— begin Recorded data —
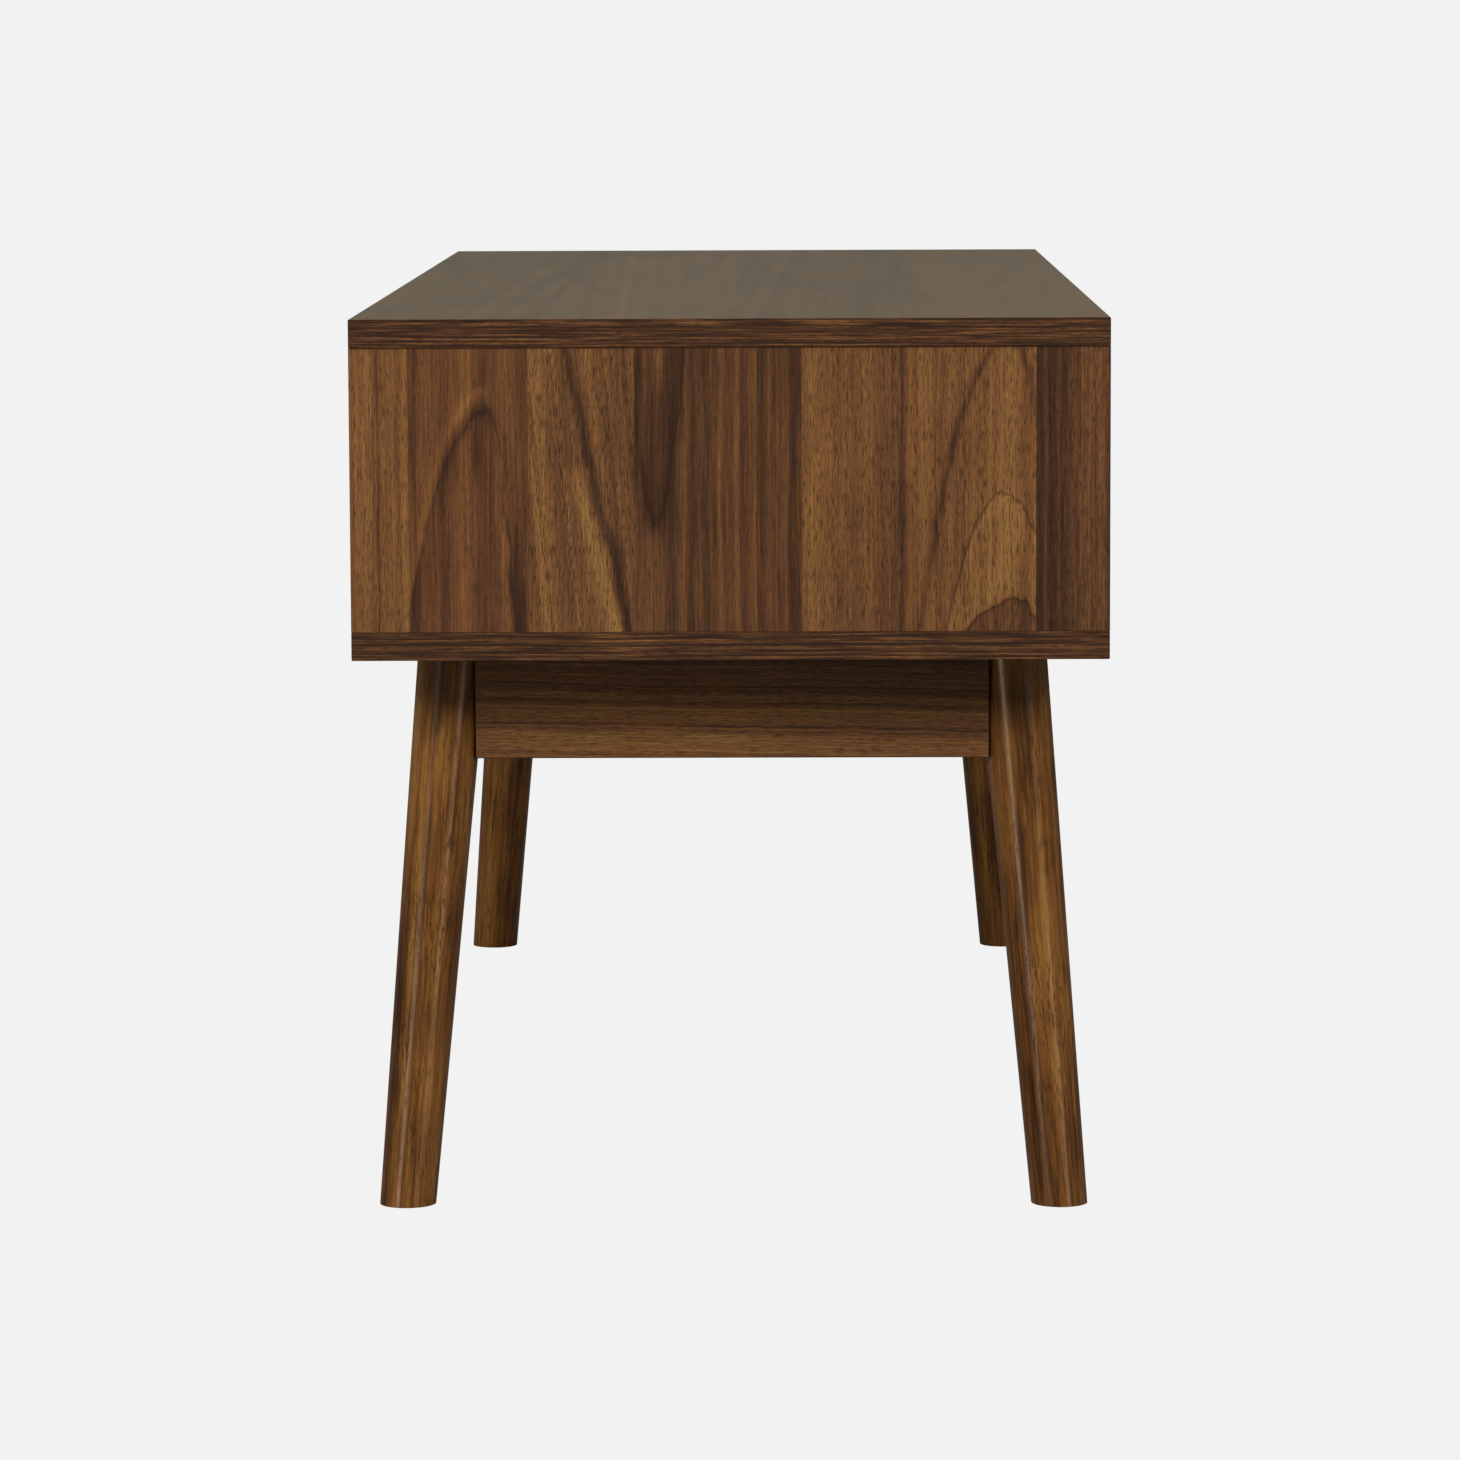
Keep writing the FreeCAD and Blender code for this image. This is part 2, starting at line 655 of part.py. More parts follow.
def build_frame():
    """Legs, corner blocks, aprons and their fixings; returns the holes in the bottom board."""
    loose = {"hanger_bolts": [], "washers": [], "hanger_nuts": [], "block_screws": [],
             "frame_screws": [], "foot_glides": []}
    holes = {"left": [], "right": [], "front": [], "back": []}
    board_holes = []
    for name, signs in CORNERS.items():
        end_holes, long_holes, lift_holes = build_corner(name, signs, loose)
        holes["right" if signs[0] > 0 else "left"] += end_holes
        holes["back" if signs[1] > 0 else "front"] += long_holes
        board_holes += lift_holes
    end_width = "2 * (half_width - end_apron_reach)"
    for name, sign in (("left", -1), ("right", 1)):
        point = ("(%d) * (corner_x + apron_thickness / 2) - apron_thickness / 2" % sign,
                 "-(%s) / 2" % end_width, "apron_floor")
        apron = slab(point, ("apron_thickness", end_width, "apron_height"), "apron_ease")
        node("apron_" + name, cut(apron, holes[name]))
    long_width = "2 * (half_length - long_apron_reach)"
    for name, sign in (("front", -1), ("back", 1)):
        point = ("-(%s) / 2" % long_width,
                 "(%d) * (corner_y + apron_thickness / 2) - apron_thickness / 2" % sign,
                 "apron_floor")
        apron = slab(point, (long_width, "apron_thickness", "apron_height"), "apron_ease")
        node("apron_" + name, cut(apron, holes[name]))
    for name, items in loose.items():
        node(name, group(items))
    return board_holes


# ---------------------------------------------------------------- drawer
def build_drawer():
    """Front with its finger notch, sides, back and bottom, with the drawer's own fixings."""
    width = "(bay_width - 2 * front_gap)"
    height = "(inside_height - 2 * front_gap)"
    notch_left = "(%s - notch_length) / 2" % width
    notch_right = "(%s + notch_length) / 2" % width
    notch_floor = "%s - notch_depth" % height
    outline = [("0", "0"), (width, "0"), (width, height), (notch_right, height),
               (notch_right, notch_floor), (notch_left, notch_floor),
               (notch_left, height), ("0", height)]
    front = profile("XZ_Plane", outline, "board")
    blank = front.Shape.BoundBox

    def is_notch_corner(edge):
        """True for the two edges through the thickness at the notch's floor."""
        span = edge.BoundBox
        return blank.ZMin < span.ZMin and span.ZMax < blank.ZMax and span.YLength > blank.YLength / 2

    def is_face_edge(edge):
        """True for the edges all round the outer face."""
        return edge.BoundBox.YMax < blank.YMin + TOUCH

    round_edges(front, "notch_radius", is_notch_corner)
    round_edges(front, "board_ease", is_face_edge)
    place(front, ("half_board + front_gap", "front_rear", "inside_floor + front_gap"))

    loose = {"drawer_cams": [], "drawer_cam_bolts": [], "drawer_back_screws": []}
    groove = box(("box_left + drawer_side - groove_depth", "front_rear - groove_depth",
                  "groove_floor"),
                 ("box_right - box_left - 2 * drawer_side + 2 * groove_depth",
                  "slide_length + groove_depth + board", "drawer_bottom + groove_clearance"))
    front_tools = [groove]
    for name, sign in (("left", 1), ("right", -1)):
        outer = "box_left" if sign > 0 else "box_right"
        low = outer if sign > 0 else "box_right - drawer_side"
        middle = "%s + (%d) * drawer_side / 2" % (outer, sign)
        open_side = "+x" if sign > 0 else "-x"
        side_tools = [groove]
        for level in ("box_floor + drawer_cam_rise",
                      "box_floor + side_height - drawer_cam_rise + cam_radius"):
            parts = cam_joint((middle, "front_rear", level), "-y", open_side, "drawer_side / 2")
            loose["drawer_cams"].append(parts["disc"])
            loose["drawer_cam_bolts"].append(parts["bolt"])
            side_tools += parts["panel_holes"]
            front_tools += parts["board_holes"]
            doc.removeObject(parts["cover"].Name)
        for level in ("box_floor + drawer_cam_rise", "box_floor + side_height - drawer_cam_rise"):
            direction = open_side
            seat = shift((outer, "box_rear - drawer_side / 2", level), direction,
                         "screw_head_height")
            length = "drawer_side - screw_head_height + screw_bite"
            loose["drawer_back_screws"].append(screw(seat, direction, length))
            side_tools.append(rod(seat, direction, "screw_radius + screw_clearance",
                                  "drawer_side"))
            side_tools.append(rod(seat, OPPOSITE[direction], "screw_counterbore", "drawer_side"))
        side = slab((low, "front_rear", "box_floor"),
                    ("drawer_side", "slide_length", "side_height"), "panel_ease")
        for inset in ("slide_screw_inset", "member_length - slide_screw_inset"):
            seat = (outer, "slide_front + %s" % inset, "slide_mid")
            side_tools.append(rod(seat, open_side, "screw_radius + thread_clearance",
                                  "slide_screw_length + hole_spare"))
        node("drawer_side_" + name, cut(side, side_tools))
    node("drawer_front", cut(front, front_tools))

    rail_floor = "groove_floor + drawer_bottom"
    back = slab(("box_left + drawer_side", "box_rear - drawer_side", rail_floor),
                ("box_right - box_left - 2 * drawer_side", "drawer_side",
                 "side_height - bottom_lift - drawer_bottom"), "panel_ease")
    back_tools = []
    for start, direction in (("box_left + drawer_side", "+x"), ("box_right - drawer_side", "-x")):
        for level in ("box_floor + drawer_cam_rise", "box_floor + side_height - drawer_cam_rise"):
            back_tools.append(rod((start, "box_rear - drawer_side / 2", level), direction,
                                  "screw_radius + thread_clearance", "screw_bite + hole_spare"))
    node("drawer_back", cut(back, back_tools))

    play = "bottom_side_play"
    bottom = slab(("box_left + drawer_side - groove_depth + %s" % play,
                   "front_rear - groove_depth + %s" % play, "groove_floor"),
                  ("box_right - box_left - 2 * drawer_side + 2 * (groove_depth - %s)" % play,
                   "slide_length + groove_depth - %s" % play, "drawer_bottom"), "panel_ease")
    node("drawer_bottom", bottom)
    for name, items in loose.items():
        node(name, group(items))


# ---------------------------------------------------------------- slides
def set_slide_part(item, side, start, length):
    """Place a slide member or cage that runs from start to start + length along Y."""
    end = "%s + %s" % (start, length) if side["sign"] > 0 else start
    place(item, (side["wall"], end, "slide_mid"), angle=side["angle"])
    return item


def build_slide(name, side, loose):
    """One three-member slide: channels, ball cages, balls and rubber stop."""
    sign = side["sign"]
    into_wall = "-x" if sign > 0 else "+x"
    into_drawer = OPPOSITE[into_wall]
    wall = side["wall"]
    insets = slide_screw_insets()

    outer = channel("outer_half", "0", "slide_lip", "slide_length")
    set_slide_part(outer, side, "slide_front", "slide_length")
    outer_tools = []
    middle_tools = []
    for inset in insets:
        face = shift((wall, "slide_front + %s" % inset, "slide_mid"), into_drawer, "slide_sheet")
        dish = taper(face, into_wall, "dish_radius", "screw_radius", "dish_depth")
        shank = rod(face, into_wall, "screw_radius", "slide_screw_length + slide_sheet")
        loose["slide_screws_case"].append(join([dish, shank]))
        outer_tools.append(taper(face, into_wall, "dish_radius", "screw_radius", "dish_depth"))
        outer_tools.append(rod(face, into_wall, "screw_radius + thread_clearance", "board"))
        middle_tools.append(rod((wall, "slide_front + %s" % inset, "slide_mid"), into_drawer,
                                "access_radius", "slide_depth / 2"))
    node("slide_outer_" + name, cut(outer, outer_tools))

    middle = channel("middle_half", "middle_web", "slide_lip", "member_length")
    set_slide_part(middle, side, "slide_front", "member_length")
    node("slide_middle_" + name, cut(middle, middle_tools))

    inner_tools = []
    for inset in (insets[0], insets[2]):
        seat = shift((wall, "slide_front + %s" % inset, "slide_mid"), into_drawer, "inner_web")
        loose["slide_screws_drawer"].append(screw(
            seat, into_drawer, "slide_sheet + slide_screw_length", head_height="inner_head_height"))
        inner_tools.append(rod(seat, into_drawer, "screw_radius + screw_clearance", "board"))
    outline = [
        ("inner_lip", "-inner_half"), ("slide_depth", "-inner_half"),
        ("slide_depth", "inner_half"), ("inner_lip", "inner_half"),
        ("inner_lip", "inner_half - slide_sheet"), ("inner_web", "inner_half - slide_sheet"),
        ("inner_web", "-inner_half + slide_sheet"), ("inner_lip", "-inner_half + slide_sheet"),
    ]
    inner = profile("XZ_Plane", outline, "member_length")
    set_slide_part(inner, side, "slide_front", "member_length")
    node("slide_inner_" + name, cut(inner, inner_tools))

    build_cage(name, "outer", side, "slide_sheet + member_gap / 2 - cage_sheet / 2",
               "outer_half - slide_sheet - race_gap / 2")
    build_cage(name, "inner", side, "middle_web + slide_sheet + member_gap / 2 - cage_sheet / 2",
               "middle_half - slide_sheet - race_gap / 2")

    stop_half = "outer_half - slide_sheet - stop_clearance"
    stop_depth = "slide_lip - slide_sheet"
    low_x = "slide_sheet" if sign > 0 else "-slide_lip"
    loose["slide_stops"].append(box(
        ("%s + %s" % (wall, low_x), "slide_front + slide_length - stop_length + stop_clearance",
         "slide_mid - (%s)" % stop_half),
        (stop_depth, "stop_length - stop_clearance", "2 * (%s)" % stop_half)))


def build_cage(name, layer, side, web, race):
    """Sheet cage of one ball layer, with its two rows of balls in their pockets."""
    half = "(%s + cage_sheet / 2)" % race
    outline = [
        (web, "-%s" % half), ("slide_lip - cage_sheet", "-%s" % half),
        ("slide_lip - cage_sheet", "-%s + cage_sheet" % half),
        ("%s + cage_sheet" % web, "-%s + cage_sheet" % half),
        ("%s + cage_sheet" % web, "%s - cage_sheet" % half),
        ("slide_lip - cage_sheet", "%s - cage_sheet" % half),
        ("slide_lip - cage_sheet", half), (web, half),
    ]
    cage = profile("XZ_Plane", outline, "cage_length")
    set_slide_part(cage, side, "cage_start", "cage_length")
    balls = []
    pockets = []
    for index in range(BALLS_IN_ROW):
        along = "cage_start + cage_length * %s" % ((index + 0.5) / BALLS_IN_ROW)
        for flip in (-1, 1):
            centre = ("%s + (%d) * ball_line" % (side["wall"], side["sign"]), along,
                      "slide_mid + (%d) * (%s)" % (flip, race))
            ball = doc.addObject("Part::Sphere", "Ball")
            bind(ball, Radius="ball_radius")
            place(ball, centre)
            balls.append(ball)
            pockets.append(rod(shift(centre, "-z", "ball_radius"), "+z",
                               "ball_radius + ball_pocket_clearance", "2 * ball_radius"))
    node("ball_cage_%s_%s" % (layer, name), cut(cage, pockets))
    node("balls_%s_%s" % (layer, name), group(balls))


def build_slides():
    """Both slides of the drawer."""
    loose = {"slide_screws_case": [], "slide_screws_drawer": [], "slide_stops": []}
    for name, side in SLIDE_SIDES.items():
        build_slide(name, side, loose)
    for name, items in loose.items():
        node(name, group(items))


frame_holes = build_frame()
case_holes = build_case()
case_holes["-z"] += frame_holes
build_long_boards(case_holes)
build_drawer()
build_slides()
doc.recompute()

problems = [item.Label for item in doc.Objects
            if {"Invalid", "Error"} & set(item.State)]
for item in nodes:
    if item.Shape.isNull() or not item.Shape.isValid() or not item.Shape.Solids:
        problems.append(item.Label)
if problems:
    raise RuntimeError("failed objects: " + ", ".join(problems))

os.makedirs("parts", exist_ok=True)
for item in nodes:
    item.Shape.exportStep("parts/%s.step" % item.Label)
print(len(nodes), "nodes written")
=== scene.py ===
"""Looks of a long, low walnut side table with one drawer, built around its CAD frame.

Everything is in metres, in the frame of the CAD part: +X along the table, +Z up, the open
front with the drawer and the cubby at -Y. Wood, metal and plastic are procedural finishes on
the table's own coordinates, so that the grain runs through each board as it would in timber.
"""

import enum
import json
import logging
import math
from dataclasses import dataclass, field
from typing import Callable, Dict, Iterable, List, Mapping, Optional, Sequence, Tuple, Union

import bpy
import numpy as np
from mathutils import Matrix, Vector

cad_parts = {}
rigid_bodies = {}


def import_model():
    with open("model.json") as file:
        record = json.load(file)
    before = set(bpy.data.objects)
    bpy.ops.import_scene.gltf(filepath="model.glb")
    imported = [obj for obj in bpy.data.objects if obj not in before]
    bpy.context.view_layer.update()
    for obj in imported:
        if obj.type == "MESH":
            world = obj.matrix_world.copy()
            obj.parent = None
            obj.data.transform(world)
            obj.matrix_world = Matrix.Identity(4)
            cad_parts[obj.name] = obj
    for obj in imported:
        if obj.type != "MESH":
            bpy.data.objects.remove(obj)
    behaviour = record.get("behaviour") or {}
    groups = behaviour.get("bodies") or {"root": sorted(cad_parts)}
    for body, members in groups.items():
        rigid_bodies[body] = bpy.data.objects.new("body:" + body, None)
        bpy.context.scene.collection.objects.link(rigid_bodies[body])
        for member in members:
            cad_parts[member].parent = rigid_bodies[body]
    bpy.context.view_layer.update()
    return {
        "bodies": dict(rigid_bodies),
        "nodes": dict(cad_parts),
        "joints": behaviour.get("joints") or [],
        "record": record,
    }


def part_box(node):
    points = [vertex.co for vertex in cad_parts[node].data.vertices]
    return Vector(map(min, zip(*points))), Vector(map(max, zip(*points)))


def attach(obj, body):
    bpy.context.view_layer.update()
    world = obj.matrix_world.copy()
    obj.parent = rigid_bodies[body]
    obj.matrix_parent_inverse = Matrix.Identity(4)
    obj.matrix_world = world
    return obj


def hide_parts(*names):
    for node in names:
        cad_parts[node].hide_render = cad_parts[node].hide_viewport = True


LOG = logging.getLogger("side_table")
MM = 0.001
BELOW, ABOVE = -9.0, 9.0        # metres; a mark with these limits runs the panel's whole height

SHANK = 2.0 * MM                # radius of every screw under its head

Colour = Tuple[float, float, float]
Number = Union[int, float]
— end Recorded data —
» **What the exercise asks**: In the listing above, locate the line containing "before = set(bpy.data.objects)" and the line containing "bpy.data.objects.remove(obj)". Extract those two lines and every line between them, exactly as written, and only those.

» **Solution to this problem**:
    before = set(bpy.data.objects)
    bpy.ops.import_scene.gltf(filepath="model.glb")
    imported = [obj for obj in bpy.data.objects if obj not in before]
    bpy.context.view_layer.update()
    for obj in imported:
        if obj.type == "MESH":
            world = obj.matrix_world.copy()
            obj.parent = None
            obj.data.transform(world)
            obj.matrix_world = Matrix.Identity(4)
            cad_parts[obj.name] = obj
    for obj in imported:
        if obj.type != "MESH":
            bpy.data.objects.remove(obj)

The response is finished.